Thursday, June 19, 2014

International Relations 101: Checkers or Chess?






Illustration of the Red King Snoring from Lewis Carroll's Through the Looking Glass by John Tenniel
The United States has to stop playing checkers and start playing chess. The kind of transparency that Snowden and Wikileaks have championed is a nice ideal, but it leaves casualties in its wake when you are playing the board game known as international relations. In checkers you take the man in front of you, but when you play chess you learn that you might have to sacrifice a pawn to spare a more powerful piece. We must return to the world of Machiavelli and realpolitik which is chess in political terms and we may have to learn how to play from those who we’d like to hate. Vladimir Putin is a great chess player who's a master of the art of brinkmanship.
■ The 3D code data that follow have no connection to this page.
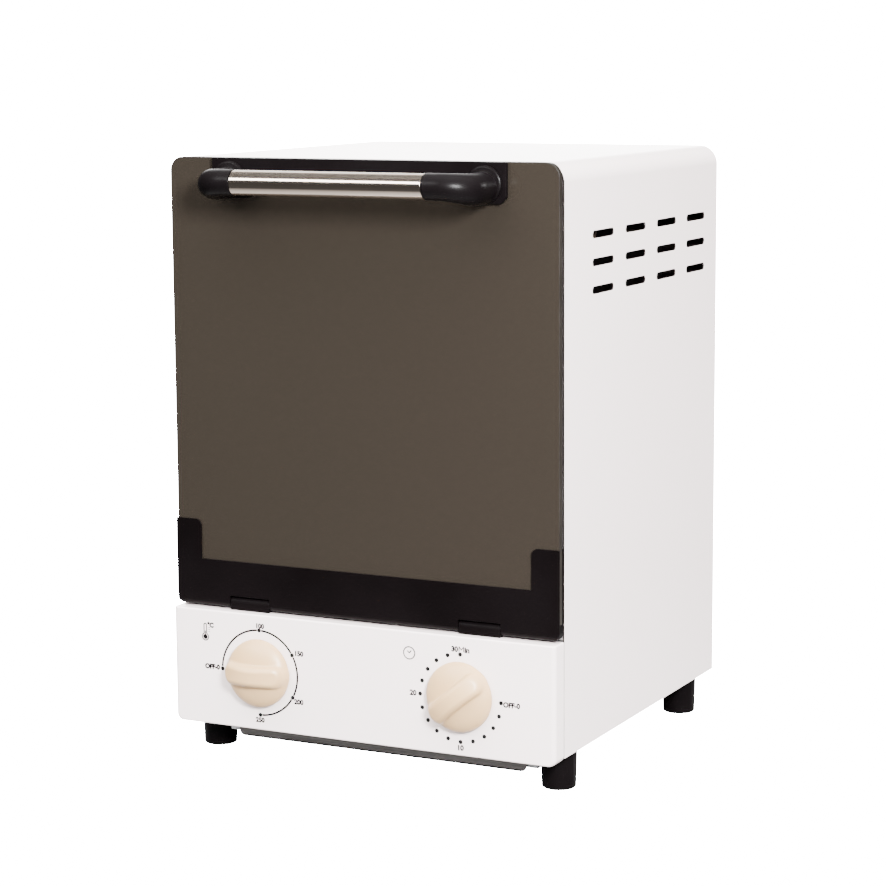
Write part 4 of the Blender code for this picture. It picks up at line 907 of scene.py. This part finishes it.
def handle_end(sign, seat, boss):
    """Elbow from the spigot in the tube round the bend to a collar on the plate.

    From the start of the bend it swells and sags by a smooth step of the way
    along, up to the collar, which is level with the tube.
    """
    bend_x = boss_x - HANDLE_BEND
    neck = bar_radius + NECK_OVER_BAR
    spigot = bar_radius - BAR_WALL - BAR_CLEARANCE
    straight = [(bar_half - SPIGOT, spigot), (bar_half - 2 * SHOULDER, spigot),
                (bar_half - SHOULDER, neck - SHOULDER_ROUND), (bar_half + SHOULDER_ROUND, neck)]
    straight += [(x, neck) for x in np.linspace(bar_half, bend_x, 6)[1:-1]]
    points = [(x, bar_y, bar_z, radius) for x, radius in straight]
    collar = seat - COLLAR_LENGTH
    course = [(bend_x + HANDLE_BEND * math.sin(a), bar_y + HANDLE_BEND * (1 - math.cos(a)))
              for a in np.linspace(0, np.pi / 2, 30)]
    course += [(boss_x, y) for y in np.linspace(course[-1][1], collar, 12)[1:]]
    course = np.array(course)
    way = np.concatenate([[0], np.cumsum(np.linalg.norm(np.diff(course, axis=0), axis=1))])
    way /= way[-1]
    points += [(x, y, bar_z - HANDLE_SAG * grown, neck + (boss - COLLAR_STEP - neck) * grown)
               for (x, y), grown in zip(course, ease(way / SWELL_END))]
    points += [(boss_x, collar + rise, bar_z - HANDLE_SAG * share, boss - step)
               for rise, share, step in COLLAR_STEPS]
    points += [(boss_x, seat - BOSS_ROUND, bar_z, boss),
               (boss_x, seat, bar_z, boss - BOSS_ROUND)]
    table = np.array(points)
    return carried(table[:, :3] * (sign, 1, 1), table[:, 3], END_SIDES)


bar_low, bar_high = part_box("handle_bar")
bar_y = centre("handle_bar")[1]
bar_radius = (bar_high.z - bar_low.z) / 2
bar_half = bar_high.x + BAR_CLEARANCE
end_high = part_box("handle_end_left")[1]
boss_radius = end_high.z - bar_z - BOSS_TRIM
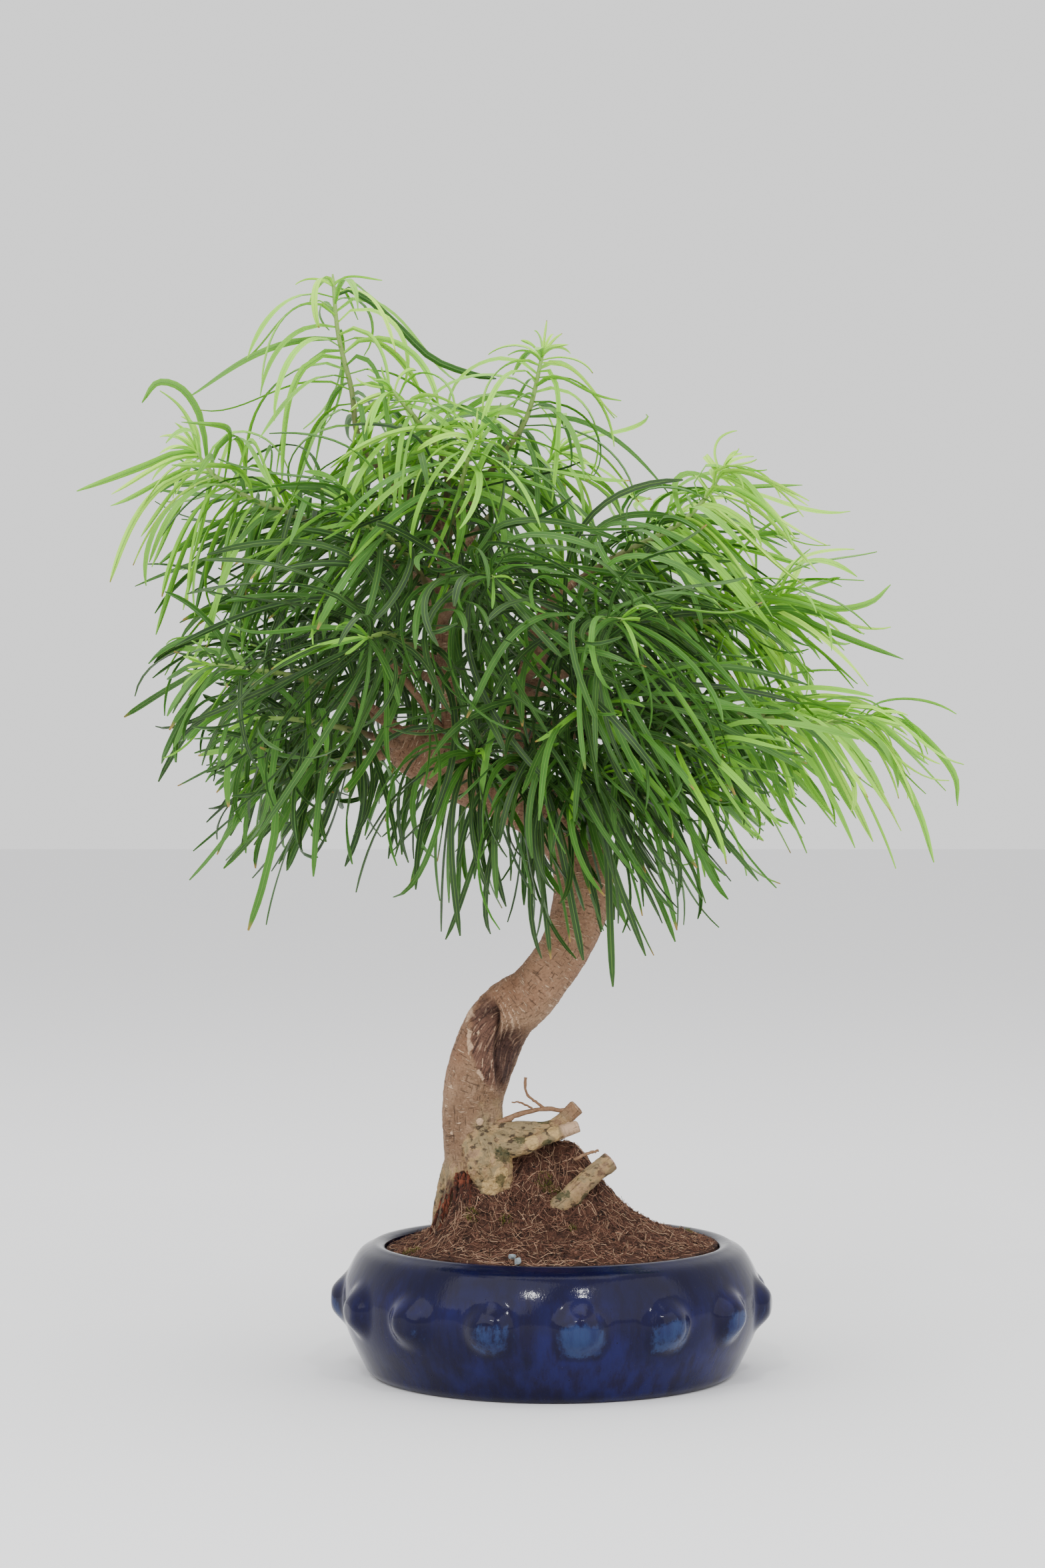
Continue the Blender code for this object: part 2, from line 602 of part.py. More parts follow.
def make_soil(finish, cutters):
    """Fills the pot, with a clearance to its wall, and is cut to take the trunk and roots."""
    base = FLOOR_THICKNESS + SCREEN_THICKNESS + 2 * GAP
    wall = [(radius - WALL_GAP, height) for radius, height in reversed(POT_INNER)]
    wall[0] = (wall[0][0], base)
    profile = [(0, base), *wall, (MOUTH_RADIUS - WALL_GAP, SOIL_EDGE)]
    profile += [(radius, POT_HEIGHT) for radius in SOIL_RINGS] + [(0, POT_HEIGHT)]
    mesh = turned(profile, SOIL_SIDES)
    for vert in mesh.verts:
        if vert.co.z > (SOIL_EDGE + POT_HEIGHT) / 2:
            vert.co.z = heap_height(vert.co.x, vert.co.y)
    soil = object_from(mesh, "soil", finish)
    combined(soil, cutters, "DIFFERENCE")
    largest_body(soil)
    smooth_shading(soil)
    return soil


def scar_depth(point):
    """How deep the old wound is cut into the trunk at a point of its surface."""
    axis = SCAR_AXIS.normalized()
    off = point - SCAR_CENTRE
    along = off.dot(axis) / SCAR_HALF_LENGTH
    aside = (off - axis * off.dot(axis)).length / SCAR_HALF_WIDTH
    return SCAR_DEPTH * max(0.0, 1 - along**2) * math.exp(-(aside**2))


def split_line(shoot):
    """The woody and the green part of a shoot's line, and the way their flat meeting faces look."""
    whole = smooth_line(shoot.line, 60)
    lengths = [0.0]
    for a, b in zip(whole, whole[1:]):
        lengths.append(lengths[-1] + float(np.linalg.norm(b - a)))

    def at(length):
        return Vector([float(np.interp(length, lengths, [p[k] for p in whole])) for k in range(3)])

    cut = shoot.bark * lengths[-1]
    facing = (at(cut + 1) - at(cut - 1)).normalized()
    woody = [at(0), at(cut / 2), at(cut)]
    step = (lengths[-1] - cut) / (SHOOT_SAMPLES - 1)
    green = [at(cut) + facing * GAP] + [at(cut + step * i) for i in range(1, SHOOT_SAMPLES)]
    return woody, green, facing


def line_at(line, share):
    """The point and the heading at a share of the way along a polyline's points."""
    place = share * (len(line) - 1)
    first = min(int(place), len(line) - 2)
    step = line[first + 1] - line[first]
    return line[first] + step * (place - first), step.normalized()


def leaf_count(green, shoot):
    length = sum((b - a).length for a, b in zip(green, green[1:]))
    return int(shoot.leafage * (LEAVES_AT_TIP + LEAVES_PER_MM * length))


def leaf_frames(draw, green, shoot, number, count):
    """One leaf: its centre line, as points with their heading and the side vector of the blade."""
    share = FIRST_LEAF + (LAST_LEAF - FIRST_LEAF) * ((number + 0.5) / count) ** CROWDING
    age = 1 - share
    root, stem = line_at(green, share)
    side = stem.cross(UP).normalized()
    turn = number * GOLDEN_TURN + draw.uniform(-TURN_SCATTER, TURN_SCATTER)
    outward = Matrix.Rotation(turn, 3, stem) @ side
    lean = TIP_LEAN + FOOT_LEAN * age**0.35 * shoot.spread + draw.uniform(-LEAN_SCATTER, LEAN_SCATTER)
    lean = math.radians(lean)
    heading = stem * math.cos(lean) + outward * math.sin(lean)
    grown = YOUNG_LENGTH + (1 - YOUNG_LENGTH) * min(1, age / FULL_GROWN)
    step = LEAF_LENGTH * shoot.size * grown * draw.uniform(*LENGTH_RANGE) / LEAF_STEPS
    hang = shoot.droop * math.exp(draw.gauss(0, HANG_SCATTER)) / HANG_LENGTH
    curl = draw.gauss(0, CURL_SCATTER)
    if draw.random() < HOOK_CHANCE:
        curl += draw.choice((-HOOK, HOOK))
    roll = draw.gauss(0, ROLL_SCATTER)
    twist = draw.gauss(0, TWIST_SCATTER)
    level = heading.cross(UP)
    level = level.normalized() if level.length > 0.05 else side
    blade = Matrix.Rotation(roll, 3, heading) @ level
    pull = Vector((shoot.sweep, 0, -1)).normalized()
    point = root.copy()
    frames = []
    for i in range(LEAF_STEPS + 1):
        along = i / LEAF_STEPS
        blade = (blade - heading * blade.dot(heading)).normalized()
        twisted = Matrix.Rotation(twist * along, 3, heading) @ blade
        frames.append((point.copy(), heading.copy(), twisted))
        point = point + heading * step
        bend = hang * step * (1 + ARCH_OVER * max(0.0, heading.z))
        heading = (heading + (pull - heading * pull.dot(heading)) * bend).normalized()
        heading = Matrix.Rotation(curl * 3 * along**2 / LEAF_STEPS, 3, twisted) @ heading
    return frames


def stray_frames(green, stray):
    """The centre line of a leaf that is placed by hand. Its flat side looks to the front."""
    root, _ = line_at(green, stray.share)
    line = [Vector(point) for point in smooth_line([root, *stray.line], LEAF_STEPS + 1)]
    ways = headings(line)
    return list(zip(line, ways, carried_sides(ways, ways[0].cross(STRAY_FACING))))


def leaf_width(along):
    """Half the blade's width at a share of its length, as a share of its greatest half width."""
    widening = min(1.0, 0.42 + 2.6 * along)
    narrowing = 1 - 0.88 * max(0.0, (along - 0.62) / 0.38) ** 2
    return widening * narrowing


def all_leaves():
    """Every leaf of every shoot, from one seeded draw for each."""
    leaves = {}
    for name, shoot in SHOOTS.items():
        draw = random.Random(f"{name} {shoot.seed}")
        _, green, _ = split_line(shoot)
        count = leaf_count(green, shoot)
        leaves[name] = [leaf_frames(draw, green, shoot, number, count) for number in range(count)]
        leaves[name] += [stray_frames(green, stray) for stray in STRAYS if stray.shoot == name]
    return leaves


class Crowd:
    """What is in place so far, as balls along its centre lines, to keep new leaves clear of it."""

    def __init__(self):
        self.centres = np.zeros((0, 3))
        self.radii = np.zeros(0)
        self.owners = np.zeros(0, int)

    def add(self, points, radii, owner):
        self.centres = np.vstack([self.centres, np.array(points, float)])
        self.radii = np.concatenate([self.radii, np.array(radii, float)])
        self.owners = np.concatenate([self.owners, np.full(len(points), owner)])

    def clear_of(self, points, chosen):
        """Whether balls of a leaf's half width at these points clear the chosen balls."""
        if not chosen.any() or not len(points):
            return True
        apart = np.linalg.norm(np.array(points, float)[:, None] - self.centres[None, chosen], axis=2)
        return (apart - self.radii[None, chosen]).min() > LEAF_HALF_WIDTH + LEAF_CLEARANCE

    def takes(self, points, owner):
        """Whether a leaf fits. Its first few points may touch the shoot that carries it."""
        clear = self.clear_of(points, self.owners != owner)
        return clear and self.clear_of(points[NEAR_STEM:], self.owners == owner)


def densely(line, radii):
    """Points about BALL_PITCH apart along a line, with the radius at each."""
    points, sizes = [], []
    for a, b, first, last in zip(line, line[1:], radii, radii[1:]):
        count = max(1, int((Vector(b) - Vector(a)).length / BALL_PITCH))
        for i in range(count):
            points.append(Vector(a).lerp(Vector(b), i / count))
            sizes.append(first + (last - first) * i / count)
    return points + [Vector(line[-1])], sizes + [radii[-1]]


def stem_radii(count):
    return [STEM_BASE_RADIUS + (STEM_TIP_RADIUS - STEM_BASE_RADIUS) * i / (count - 1) for i in range(count)]


def reach(blade):
    """How far a leaf's tip lies from the middle of the crown."""
    return (blade[-1][0] - CROWN_CENTRE).length


def chosen_leaves(leaves, parts):
    """The leaves that the solid model carries: spread evenly along each shoot, and clear of all else."""
    crowd = Crowd()
    wood = len(SHOOTS)
    for knots in [TRUNK_LINE, *LEADERS.values()]:
        rows = smooth_line(knots, 60)
        crowd.add([row[:3] for row in rows], [row[3] for row in rows], wood)
    for owner, (woody, green, _) in enumerate(parts.values()):
        crowd.add(*densely(woody, [BARK_RADIUS] * len(woody)), wood)
        crowd.add(*densely(green, stem_radii(len(green))), owner)
    chosen = {name: [] for name in leaves}
    for owner, (name, blades) in enumerate(leaves.items()):
        strays = sum(stray.shoot == name for stray in STRAYS)
        usual = len(blades) - strays
        wanted = round(SOLID_SHARE * usual)
        windows = [[blade] for blade in blades[usual:]]
        windows += [blades[k * usual // wanted : (k + 1) * usual // wanted] for k in range(wanted)]
        for window in windows:
            for blade in sorted(window, key=reach, reverse=True):
                line = [blade[step][0] for step in SOLID_STEPS]
                points, _ = densely(line, [0.0] * len(line))
                if crowd.takes(points, owner):
                    beyond = points[NEAR_STEM:]
                    crowd.add(beyond, [LEAF_HALF_WIDTH] * len(beyond), owner)
                    chosen[name].append(blade)
                    break
    return chosen


def make_blade(frames):
    """A strap with a keel under its middle, from its root inside the stem to its tip."""
    mesh = bmesh.new()
    sections = []
    _, heading, side = frames[SOLID_STEPS[1]]
    up = 1 if side.cross(heading).z > 0 else -1
    for step in SOLID_STEPS:
        point, heading, side = frames[step]
        over = side.cross(heading).normalized() * up
        along = step / LEAF_STEPS
        half = LEAF_HALF_WIDTH * leaf_width(along)
        sections.append([point + side * half, point - side * half, point - over * LEAF_KEEL])
    sweep(mesh, sections, pointed=True)
    return object_from(mesh, "blade")


def make_shoot(name, green, facing, blades, finish):
    """A green stem with its leaves fused to it."""
    radii = stem_radii(len(green))
    mesh = bmesh.new()
    sections = tube_sections(green, radii, STEM_SIDES)
    sections[0] = flat_ring(green[0], facing, radii[0], STEM_SIDES)
    sweep(mesh, sections)
    shoot = object_from(mesh, name, finish)
    # The exact solver leaves open edges where several leaves meet in one stem.
    combined(shoot, [make_blade(frames) for frames in blades], "UNION", "MANIFOLD")
    largest_body(shoot)
    return shoot


def make_tree(finish, parts):
    """Trunk, roots, leaders and the woody foot of every shoot, fused into one."""
    trunk = tube("tree", TRUNK_LINE, TRUNK_SAMPLES, TRUNK_SIDES, carve=scar_depth, finish=finish)
    limbs = [tube(name, knots, ROOT_SAMPLES, ROOT_SIDES) for name, knots in ROOTS.items()]
    limbs += [tube(name, knots, LEADER_SAMPLES, LEADER_SIDES) for name, knots in LEADERS.items()]
    for woody, _, facing in parts.values():
        mesh = bmesh.new()
        sections = tube_sections(woody, [BARK_RADIUS] * len(woody), BARK_SIDES)
        sections[-1] = flat_ring(woody[-1], facing, BARK_RADIUS, BARK_SIDES)
        sweep(mesh, sections)
        limbs.append(object_from(mesh, "limb"))
    combined(trunk, limbs, "UNION")
    smooth_shading(trunk)
    return trunk


def soil_cutters():
    """Copies of what stands in the soil, larger by the clearance."""
    grow = 1.25 * GAP
    cutters = [tube("socket", TRUNK_LINE, TRUNK_SAMPLES, TRUNK_SIDES, grow=grow)]
    standing = [*ROOTS.values(), CROSSING_ROOT]
    cutters += [tube("socket", knots, ROOT_SAMPLES, ROOT_SIDES, grow=grow) for knots in standing]
    return cutters


def make_chips(finish, soil):
    """Drops each chip of grit onto the soil's surface."""
    points = [vert.co for vert in soil.data.vertices]
    ground = BVHTree.FromPolygons(points, [face.vertices for face in soil.data.polygons])
    for name, ((x, y), size) in CHIPS.items():
        surface = ground.ray_cast(Vector((x, y, 2 * POT_HEIGHT)) * MM, DOWN)[0].z / MM
        place = Matrix.Translation((x, y, surface + size[2] / 2 + 1.5 * GAP)) @ Matrix.Diagonal((*size, 1))
        mesh = bmesh.new()
        bmesh.ops.create_icosphere(mesh, subdivisions=1, radius=0.5, matrix=place)
        object_from(mesh, name, finish)


def main():
    clear_scene()
    bark = material("bark", (0.36, 0.27, 0.19), 0.85)
    leaf = material("leaf", (0.16, 0.42, 0.07), 0.5)
    glaze = material("glaze", (0.02, 0.03, 0.16), 0.12)
    peat = material("peat", (0.13, 0.065, 0.04), 0.95)
    plastic = material("screen", (0.03, 0.03, 0.03), 0.6)
    grit = material("grit", (0.6, 0.66, 0.66), 0.8)
    parts = {name: split_line(shoot) for name, shoot in SHOOTS.items()}
    make_pot(glaze)
    make_screens(plastic)
    soil = make_soil(peat, soil_cutters())
    tube("crossing_root", CROSSING_ROOT, ROOT_SAMPLES, ROOT_SIDES, finish=bark)
    make_tree(bark, parts)
    chosen = chosen_leaves(all_leaves(), parts)
    for name, (_, green, facing) in parts.items():
        make_shoot("shoot_" + name, green, facing, chosen[name], leaf)
    make_chips(grit, soil)


main()
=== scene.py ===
"""Looks of a golden larch bonsai in a round, studded, glazed pot.

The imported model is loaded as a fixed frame, and each finer piece made here stands where its solid
stands. Lengths are in millimetres, and MM turns them into metres where a mesh is made. X runs to
the right, Y away from the viewer and Z up. The origin is the centre of the pot's flat underside.
"""

import logging
import math
from dataclasses import dataclass, field
from enum import Enum
from random import Random
from typing import Iterable, NamedTuple, Optional, Sequence, Union

import bmesh
import bpy
import numpy as np
from bmesh.types import BMesh
from bpy.types import Material, Mesh, Object
from mathutils import Matrix, Vector, noise


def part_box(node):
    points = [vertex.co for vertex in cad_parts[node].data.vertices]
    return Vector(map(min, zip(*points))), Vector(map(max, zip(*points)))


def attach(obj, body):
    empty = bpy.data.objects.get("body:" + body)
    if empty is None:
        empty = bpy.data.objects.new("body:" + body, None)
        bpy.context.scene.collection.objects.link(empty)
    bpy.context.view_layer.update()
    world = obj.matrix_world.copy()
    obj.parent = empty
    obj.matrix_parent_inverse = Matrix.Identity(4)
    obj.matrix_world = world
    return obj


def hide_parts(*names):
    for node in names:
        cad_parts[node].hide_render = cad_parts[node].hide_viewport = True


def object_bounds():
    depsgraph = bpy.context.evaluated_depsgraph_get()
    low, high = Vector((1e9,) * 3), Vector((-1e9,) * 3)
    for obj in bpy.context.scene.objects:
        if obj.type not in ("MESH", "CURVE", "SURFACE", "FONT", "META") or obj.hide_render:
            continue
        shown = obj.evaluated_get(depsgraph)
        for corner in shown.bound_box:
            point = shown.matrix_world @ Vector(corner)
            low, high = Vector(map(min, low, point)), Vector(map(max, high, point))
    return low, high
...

He lined up all his ducks in the Crimea and then simply walked away (instead playing The Terminator), coming out the victor though the move might not have seemed economically expedient, in terms of Russia’s relationship to the EU. He called in an IOU with his Syrian client during the chemical weapons crisis and at least for the moment seemed to be ready to step into his adversary’s shoes. Imagine Vladimir Putin claiming the Nobel prize for Peace! For a moment it didn’t seem like a far flung idea. Perhaps Putinism with a human face is what America needs to strive for. It’s nice to have the power to bully and repel bullies in a darkened schoolyard. But like in a computer game with its garish cast of hellions, there’s always going to be someone bigger, stronger, more deadly. Lots of intelligence, in both the real and metaphorical meanings of the word, less carpet bombing and an occasional drone may sound like an uglymix, but these might be the only cocktail that leads to peace, anywhere.